- Born: 28 January 1901
- Died: 1 April 1986 (aged 85) London
- Occupation: Anthropologist

= Lucy Mair =

British anthropologist (1901-1986)

Lucy Philip Mair (28 January 1901 – 1 April 1986) was a British anthropologist. She wrote on the subject of social organization, and contributed to the involvement of anthropological research in governance and politics. Her work on colonial administration was influential.

==Career==

Mair read Classics at Newnham College, Cambridge, graduating with a BA in 1923. In 1927 she joined the LSE, studying social anthropology under Bronisław Malinowski, and commenced ethnographic fieldwork in Uganda in 1931. At Malinowski's direction she spent her time in Uganda studying social change, returning to the UK in 1932 to submit her dissertation and receive her PhD. For her doctorate she did field research among the BaGanda people of Uganda, and in 1934 published her findings as An African People in the Twentieth Century, a title that encompassed her academic focus related to problems of change and development. She began lecturing at LSE the same year. After publishing An African People in the Twentieth Century (1934), Mair received another fellowship, from the International African Institute, for a field trip in the mandated territory of North Western Tanganyika (Tanzania) for 1936–1937. During that time she was also approached to work for the Chatham House Africa Research Survey. On the eve of World War II, her teaching covered "topics all central to British colonial strategy in the context of rival empires and anti-colonial resistance."
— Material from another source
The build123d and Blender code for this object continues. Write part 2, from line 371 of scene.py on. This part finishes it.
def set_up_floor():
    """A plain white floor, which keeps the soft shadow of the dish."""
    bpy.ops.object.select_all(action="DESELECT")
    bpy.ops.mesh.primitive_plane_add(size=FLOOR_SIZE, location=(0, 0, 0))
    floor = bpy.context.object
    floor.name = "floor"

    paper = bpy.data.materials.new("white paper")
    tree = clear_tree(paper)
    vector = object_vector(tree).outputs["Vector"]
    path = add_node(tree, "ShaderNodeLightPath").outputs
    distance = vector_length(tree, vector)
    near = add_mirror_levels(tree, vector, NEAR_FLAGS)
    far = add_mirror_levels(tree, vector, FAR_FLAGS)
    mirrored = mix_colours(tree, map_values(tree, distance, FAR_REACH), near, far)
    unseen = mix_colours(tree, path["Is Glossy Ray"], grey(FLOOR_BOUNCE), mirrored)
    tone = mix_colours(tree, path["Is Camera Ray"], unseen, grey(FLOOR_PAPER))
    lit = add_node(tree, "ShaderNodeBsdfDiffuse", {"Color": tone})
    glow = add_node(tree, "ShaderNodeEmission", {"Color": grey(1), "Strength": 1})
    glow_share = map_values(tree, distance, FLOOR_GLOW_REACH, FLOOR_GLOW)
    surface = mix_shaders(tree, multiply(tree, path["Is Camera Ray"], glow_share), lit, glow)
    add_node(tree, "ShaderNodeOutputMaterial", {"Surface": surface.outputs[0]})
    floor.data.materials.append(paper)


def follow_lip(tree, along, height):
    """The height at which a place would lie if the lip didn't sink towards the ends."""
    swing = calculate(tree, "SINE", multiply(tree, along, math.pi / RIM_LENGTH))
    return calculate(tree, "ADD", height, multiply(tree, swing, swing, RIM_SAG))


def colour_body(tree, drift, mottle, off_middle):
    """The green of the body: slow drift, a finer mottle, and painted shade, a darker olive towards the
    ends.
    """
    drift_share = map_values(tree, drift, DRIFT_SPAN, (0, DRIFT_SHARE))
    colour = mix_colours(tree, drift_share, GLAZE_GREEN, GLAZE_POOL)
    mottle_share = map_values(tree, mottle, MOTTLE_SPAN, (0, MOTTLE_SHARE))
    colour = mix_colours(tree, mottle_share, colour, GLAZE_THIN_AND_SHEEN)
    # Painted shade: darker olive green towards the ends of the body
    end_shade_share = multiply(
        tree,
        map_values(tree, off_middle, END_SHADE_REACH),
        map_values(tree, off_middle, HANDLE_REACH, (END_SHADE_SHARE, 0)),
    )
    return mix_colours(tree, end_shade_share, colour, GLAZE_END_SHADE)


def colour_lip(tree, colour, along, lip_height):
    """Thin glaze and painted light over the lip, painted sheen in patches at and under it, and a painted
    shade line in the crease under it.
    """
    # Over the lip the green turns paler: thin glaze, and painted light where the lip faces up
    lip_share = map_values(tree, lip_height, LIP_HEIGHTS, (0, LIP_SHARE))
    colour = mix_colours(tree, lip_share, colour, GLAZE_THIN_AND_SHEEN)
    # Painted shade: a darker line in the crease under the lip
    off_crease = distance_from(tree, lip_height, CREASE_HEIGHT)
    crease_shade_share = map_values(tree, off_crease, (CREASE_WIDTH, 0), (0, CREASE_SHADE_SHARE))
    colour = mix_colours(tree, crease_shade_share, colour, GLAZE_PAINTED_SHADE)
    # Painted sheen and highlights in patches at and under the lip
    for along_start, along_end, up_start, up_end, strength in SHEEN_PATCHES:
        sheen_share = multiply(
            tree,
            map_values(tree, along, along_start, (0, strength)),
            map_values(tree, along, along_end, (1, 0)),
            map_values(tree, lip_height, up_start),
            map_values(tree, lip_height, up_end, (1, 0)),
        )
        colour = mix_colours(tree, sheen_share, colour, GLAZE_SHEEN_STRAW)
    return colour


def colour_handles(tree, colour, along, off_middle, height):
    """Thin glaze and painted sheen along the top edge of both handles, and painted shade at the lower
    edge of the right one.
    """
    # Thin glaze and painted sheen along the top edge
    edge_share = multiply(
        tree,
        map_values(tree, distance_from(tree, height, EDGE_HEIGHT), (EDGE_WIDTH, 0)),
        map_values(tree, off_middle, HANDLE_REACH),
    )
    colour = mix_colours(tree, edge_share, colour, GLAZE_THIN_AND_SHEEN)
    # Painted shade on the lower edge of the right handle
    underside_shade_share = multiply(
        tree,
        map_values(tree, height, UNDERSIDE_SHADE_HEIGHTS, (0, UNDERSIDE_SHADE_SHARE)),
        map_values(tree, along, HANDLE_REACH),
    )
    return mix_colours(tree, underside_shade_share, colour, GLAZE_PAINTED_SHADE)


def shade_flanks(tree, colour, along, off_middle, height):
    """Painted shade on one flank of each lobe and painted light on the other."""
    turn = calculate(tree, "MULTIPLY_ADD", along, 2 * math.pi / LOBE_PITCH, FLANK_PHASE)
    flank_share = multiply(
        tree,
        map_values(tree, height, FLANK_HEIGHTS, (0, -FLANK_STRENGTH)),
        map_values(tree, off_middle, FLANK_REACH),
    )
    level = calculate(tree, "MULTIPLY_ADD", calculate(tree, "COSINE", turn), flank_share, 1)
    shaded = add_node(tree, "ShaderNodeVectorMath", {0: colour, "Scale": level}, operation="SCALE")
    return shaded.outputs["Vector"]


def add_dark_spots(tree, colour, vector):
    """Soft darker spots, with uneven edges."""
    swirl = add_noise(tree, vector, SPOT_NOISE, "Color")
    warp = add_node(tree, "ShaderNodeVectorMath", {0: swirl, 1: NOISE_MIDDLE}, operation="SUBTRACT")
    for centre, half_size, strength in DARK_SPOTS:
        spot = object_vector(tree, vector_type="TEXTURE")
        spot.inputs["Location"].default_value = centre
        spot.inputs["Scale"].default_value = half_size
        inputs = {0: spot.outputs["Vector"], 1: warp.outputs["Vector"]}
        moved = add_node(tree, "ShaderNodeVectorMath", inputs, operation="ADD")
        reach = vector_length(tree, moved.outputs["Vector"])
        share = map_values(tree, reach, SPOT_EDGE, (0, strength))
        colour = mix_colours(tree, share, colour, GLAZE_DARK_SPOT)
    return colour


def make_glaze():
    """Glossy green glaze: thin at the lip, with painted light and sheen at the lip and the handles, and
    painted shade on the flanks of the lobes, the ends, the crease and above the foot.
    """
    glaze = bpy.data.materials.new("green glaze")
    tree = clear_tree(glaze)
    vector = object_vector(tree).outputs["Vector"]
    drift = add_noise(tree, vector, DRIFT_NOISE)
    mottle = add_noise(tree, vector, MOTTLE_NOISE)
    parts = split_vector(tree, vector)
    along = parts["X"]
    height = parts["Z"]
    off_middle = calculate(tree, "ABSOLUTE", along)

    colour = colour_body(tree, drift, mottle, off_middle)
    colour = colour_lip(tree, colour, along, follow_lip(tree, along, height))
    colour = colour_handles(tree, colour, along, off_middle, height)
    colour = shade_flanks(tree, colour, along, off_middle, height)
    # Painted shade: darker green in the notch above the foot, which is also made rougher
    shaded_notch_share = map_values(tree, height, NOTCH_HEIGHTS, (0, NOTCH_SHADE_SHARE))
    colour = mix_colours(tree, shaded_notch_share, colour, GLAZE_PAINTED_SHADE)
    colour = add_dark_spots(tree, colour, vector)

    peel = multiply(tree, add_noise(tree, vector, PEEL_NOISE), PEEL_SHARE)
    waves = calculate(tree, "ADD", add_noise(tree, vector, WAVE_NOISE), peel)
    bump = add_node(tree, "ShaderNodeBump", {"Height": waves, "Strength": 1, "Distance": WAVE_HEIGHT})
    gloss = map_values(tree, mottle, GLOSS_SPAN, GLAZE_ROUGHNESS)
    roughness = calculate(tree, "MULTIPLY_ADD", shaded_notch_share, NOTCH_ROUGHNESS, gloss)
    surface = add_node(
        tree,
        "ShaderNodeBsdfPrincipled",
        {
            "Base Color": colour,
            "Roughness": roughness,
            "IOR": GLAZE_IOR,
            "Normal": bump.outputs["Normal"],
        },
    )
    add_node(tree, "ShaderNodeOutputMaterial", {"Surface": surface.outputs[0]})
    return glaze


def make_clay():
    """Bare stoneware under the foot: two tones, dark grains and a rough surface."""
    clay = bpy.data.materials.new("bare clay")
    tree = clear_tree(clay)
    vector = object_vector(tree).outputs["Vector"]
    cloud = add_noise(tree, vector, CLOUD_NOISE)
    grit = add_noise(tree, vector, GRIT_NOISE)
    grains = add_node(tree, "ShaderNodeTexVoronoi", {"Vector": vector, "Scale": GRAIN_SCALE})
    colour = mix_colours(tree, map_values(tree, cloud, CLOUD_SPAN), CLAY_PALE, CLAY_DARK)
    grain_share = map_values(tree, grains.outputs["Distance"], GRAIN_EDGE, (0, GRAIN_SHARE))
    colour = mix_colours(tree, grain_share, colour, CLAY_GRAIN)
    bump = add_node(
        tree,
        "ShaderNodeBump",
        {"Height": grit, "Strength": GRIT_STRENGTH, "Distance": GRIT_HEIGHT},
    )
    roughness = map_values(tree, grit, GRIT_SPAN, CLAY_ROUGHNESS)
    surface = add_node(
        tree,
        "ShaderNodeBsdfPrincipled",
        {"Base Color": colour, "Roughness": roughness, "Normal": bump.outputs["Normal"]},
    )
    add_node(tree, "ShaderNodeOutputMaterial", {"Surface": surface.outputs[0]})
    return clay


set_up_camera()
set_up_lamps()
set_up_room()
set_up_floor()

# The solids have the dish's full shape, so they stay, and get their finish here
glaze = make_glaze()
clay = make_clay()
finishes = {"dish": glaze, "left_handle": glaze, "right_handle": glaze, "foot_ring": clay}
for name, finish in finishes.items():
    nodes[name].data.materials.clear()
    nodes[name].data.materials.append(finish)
She later joined the Royal Institute for International Affairs with the outbreak of World War II.

In 1943 she moved to the Ministry of Information, then at the war's end took a job training Australian administrators for work in Papua New Guinea.

In 1946 Mair returned to LSE as reader in colonial administration, commencing a second readership (in applied anthropology) in 1952. In 1963 she became a professor, a post she held until retirement in 1968. According to one obituary, "Perhaps her best- known work in this field was on land tenure and local political organisation, which she rightly saw as factors which must be understood in detail before plans and programmes for change stand any hope of success.".

In 1964 she was made president of Section N of the British Association for the Advancement of Science. She gave the 1967 Frazer Lecture at Cambridge University.

==Works==
Mair published books and papers throughout her life. Primitive Government, first published in 1962, discusses political patronage in relation to state formation and is cited by over 160 academic works.

===Books===
- The protection of minorities; The working and scope of the minorities treaties under the League of Nations, Christophers, 1928
- An African people in the twentieth century, G. Routledge and Sons, 1934
- Welfare in the British colonies, Royal Institute of International Affairs, 1944
- Australia in New Guinea, Chponeismalditosrs, 1948
- Native administration in central Nyasaland, HMSO, 1952
- Studies in applied anthropology, Athlone, 1957
- Safeguards for democracy, Oxford University Press, 1961
- Primitive government, Penguin Books, 1962
- The Nyasaland Elections of 1961, Athlone Press, 1962
- New nations, University of Chicago Press, c1963
- An introduction to social anthropology, Clarendon Press, 1965
- The new Africa, Watts, 1967
- African marriage and social change, Cass, 1969
- Anthropology and social change, Athlone, 1969
- Native policies in Africa, Negro Universities Press, 1969
- Witchcraft, Weidenfeld & Nicolson, 1969
- The Bantu of Western Kenya: with special reference to the Vugusu and Logoli, published for the International African Institute by Oxford U.P., 1970.
- Marriage, Harmondsworth, Penguin, 1971
- African societies, Cambridge University Press, 1974
- African Kingdoms, Clarendon Press, 1977
- Anthropology and Development, Macmillan, 1984

==Royal Anthropological Institute==
Mair was throughout her working life closely involved with the Royal Anthropological Institute: after winning the RAI Wellcome medal in 1936 she was the Hon Secretary from 1974 to 1978 and the vice-president for the year 1978–9. After her death, the RAI instituted the Lucy Mair Medal for Applied Anthropology in 1997 to commemorate her.